Terrapins get physical in stopping No. 21 Indiana’s win streak
COLLEGE PARK — Maryland brought the physicality to one of the Big Ten’s hottest teams, stopping No. 21 Indiana’s five-game win streak in beating the Hoosiers 66-55 in front of a loud, late-night Xfinity Center crowd Tuesday.
Point guard Jahmir Young led all scorers with 20 points, and forward Donta Scott added 19, marking the third-straight game the pair have combined for more than 30 and the 13th time this season.
Julian Reese finished with 10 points and 11 rebounds, but his biggest contribution was helping to disrupt Indiana star forward Trayce Jackson-Davis.
Maryland coach Kevin Willard called Jackson-Davis “the best player in college basketball right now” earlier this week. His team attacked him all night long like that was the case.
Jackson-Davis finished with a double-double, 18 points and 20 rebounds, but was flustered all night long by the Terrapins’ pressure and cooled off from his nearly 26-point-per-game average during the Hoosiers’ win streak. Guard Jalen Hood-Schifino, Indiana’s second-leading scorer, only managed 3 points and was held scoreless in the first half.
For Maryland (15-7, 6-5 Big Ten), it’s their ninth-straight win at home against a Big Ten opponent — the most in a season since joining the conference in 2014. It’s also the first in four tries against the Hoosiers, providing a significant boost to their chances of making March’s NCAA Tournament.

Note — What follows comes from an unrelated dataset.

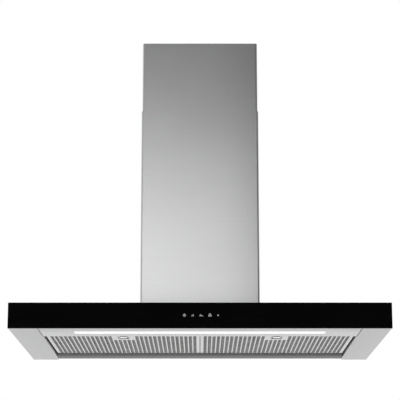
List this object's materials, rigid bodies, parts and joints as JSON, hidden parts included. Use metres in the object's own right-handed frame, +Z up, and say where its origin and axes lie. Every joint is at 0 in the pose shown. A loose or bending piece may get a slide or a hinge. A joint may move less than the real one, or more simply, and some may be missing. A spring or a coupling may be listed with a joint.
{
  "type": "island range hood",
  "caption": "Ceiling-hung island cooker hood: square two-part telescopic steel flue over a flat canopy with a black glass front, light bar and slotted grease filters",
  "frame": {"origin": "centre of the ceiling plate's top face, where the hood is fixed to the ceiling", "axes": "+Z up to the ceiling, +X to the right of somebody who faces the glass, +Y from the glass to the rear"},
  "size_m": [0.898, 0.598, 0.748],
  "materials": {
    "brushed": "satin brushed stainless steel",
    "galvanised": "zinc-coated sheet, dull",
    "filter_steel": "satin stainless steel",
    "mesh": "expanded aluminium mesh",
    "black_glass": "black back-painted toughened glass",
    "diffuser": "frosted white polycarbonate",
    "white_board": "white solder mask",
    "green_board": "green solder mask",
    "dark_plastic": "moulded black plastic",
    "grey_plastic": "moulded grey plastic",
    "dark_steel": "plain steel"
  },
  "bodies": {
    "ceiling_frame": {"ceiling_plate": "galvanised", "upper_tie": "galvanised", "upper_upright_front_left": "galvanised", "upper_upright_front_right": "galvanised", "upper_upright_rear_left": "galvanised", "upper_upright_rear_right": "galvanised"},
    "upper_flue": {"flue_screw_left": "dark_steel", "flue_screw_right": "dark_steel", "upper_flue_front": "brushed", "upper_flue_rear": "brushed"},
    "hood": {"base_frame": "galvanised", "bay_partition": "galvanised", "blower_box": "galvanised", "blower_scroll_left": "grey_plastic", "blower_scroll_right": "grey_plastic", "cable_gland": "dark_plastic", "canopy_shell": "brushed", "capacitor": "grey_plastic", "clamp_bolt_front_left": "dark_steel", "clamp_bolt_front_right": "dark_steel", "clamp_bolt_rear_left": "dark_steel", "clamp_bolt_rear_right": "dark_steel", "control_box": "grey_plastic", "control_box_lid": "dark_plastic", "flap_spindle": "dark_steel", "front_frame": "galvanised", "glass_panel": "black_glass", "inlet_ring_left": "dark_plastic", "inlet_ring_right": "dark_plastic", "led_board": "white_board", "led_housing": "grey_plastic", "light_diffuser": "diffuser", "light_panel": "brushed", "lower_flue_front": "brushed", "lower_flue_rear": "brushed", "lower_tie": "galvanised", "lower_upright_front_left": "galvanised", "lower_upright_front_right": "galvanised", "lower_upright_rear_left": "galvanised", "lower_upright_rear_right": "galvanised", "motor": "dark_steel", "motor_bracket": "galvanised", "outlet_collar": "dark_plastic", "rear_fascia": "brushed", "rear_rail": "galvanised", "touch_board": "green_board"},
    "impeller": {"impeller": "dark_plastic", "motor_shaft": "dark_steel"},
    "flap_front": {"flap_front": "dark_plastic"},
    "flap_rear": {"flap_rear": "dark_plastic"},
    "filter_left": {"filter_face_left": "filter_steel", "filter_mesh_left": "mesh", "filter_back_left": "filter_steel", "latch_spring_left": "dark_steel"},
    "filter_right": {"filter_face_right": "filter_steel", "filter_mesh_right": "mesh", "filter_back_right": "filter_steel", "latch_spring_right": "dark_steel"},
    "latch_left": {"filter_latch_left": "filter_steel"},
    "latch_right": {"filter_latch_right": "filter_steel"}
  },
  "joints": [
    {"name": "height_adjust", "type": "slide", "parent": "ceiling_frame", "child": "hood", "axis": [0, 0, 1], "range_m": [-0.18, 0.12]},
    {"name": "upper_flue_drop", "type": "slide", "parent": "ceiling_frame", "child": "upper_flue", "axis": [0, 0, 1], "range_m": [-0.12, 0]},
    {"name": "impeller_spin", "type": "hinge", "parent": "hood", "child": "impeller", "pos_m": [0, -0.014, -0.575], "axis": [1, 0, 0], "continuous": true},
    {"name": "flap_rear_lift", "type": "hinge", "parent": "hood", "child": "flap_rear", "pos_m": [0, 0, -0.44], "axis": [1, 0, 0], "range_deg": [0, 78]},
    {"name": "flap_front_lift", "type": "hinge", "parent": "hood", "child": "flap_front", "pos_m": [0, 0, -0.44], "axis": [-1, 0, 0], "range_deg": [0, 78]},
    {"name": "filter_left_swing", "type": "hinge", "parent": "hood", "child": "filter_left", "pos_m": [-0.1881, 0.227, -0.7344], "axis": [1, 0, 0], "range_deg": [0, 55]},
    {"name": "latch_left_slide", "type": "slide", "parent": "filter_left", "child": "latch_left", "axis": [0, 1, 0], "range_m": [0, 0.005], "stiffness_N_per_m": 400, "springref_m": -0.003, "deforming": ["latch_spring_left"]},
    {"name": "filter_right_swing", "type": "hinge", "parent": "hood", "child": "filter_right", "pos_m": [0.1881, 0.227, -0.7344], "axis": [1, 0, 0], "range_deg": [0, 55]},
    {"name": "latch_right_slide", "type": "slide", "parent": "filter_right", "child": "latch_right", "axis": [0, 1, 0], "range_m": [0, 0.005], "stiffness_N_per_m": 400, "springref_m": -0.003, "deforming": ["latch_spring_right"]}
  ]
}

Indiana (15-7, 6-5) utilized no-look passes and movement through the paint early to create easy looks at the basket. But Young was able to answer for Maryland, scoring seven of the Terrapins’ first nine points.
Issues with shooting from three-point range — one of the most inconsistent parts of Maryland’s offense — came from all over in the first half.
After shooting 50% from deep in the first half Saturday against Nebraska, the Terrapins started 1-of-9, with Don Carey, Donta Scott, Jahari Long and Hakim Hart putting up bad looks amidst a 3:00-long streak without a made shot.
They finished the half 4-of-15 from the range, only a 26.7% clip. Two come them came in back-to-back fashion, from Scott and Young, to trim what had grown to a seven point Indiana lead down two one, 24-23, with 6:34 until halftime.
The lack of three-point success was offset by Maryland’s calling card on this night: Physicality and pressure. A stifling presence forced seven Indiana first-half turnovers (Maryland committed none) and led to 10 Hoosier fouls in the frame. For the second-straight game, thirteen of Maryland’s first-half points came from the foul line, with the Terrapins taking a 37-29 lead into the break.
Led by Julian Reese, Maryland made life inhospitable for Jackson-Davis all night long. Constant double-team defense, hands in his face, and disrupting his passing lanes limited the magic the IU star is normally able to orchestrate.
Hood-Schifino, his talented freshman teammate, was shaken all night long by it, not looking like the player that averages nearly 13 points a game as Indiana’s second-leading scorer. He finished 1-of-14 from the floor.
The Terrapins struggled to score for lengths of the second half, but their pressure did not yield, holding Indiana to 32.3% from the field in the final 20:00.
Only five of Young’s 18 came after halftime, which is when Scott turned in one of his finest halves of the season. His will to win was palpable, backing down IU’s Race Thompson multiple times in scoring 10 second-half points on 4-9 shooting. The Philadelphian scored eight of Maryland’s final 12 points to secure the win.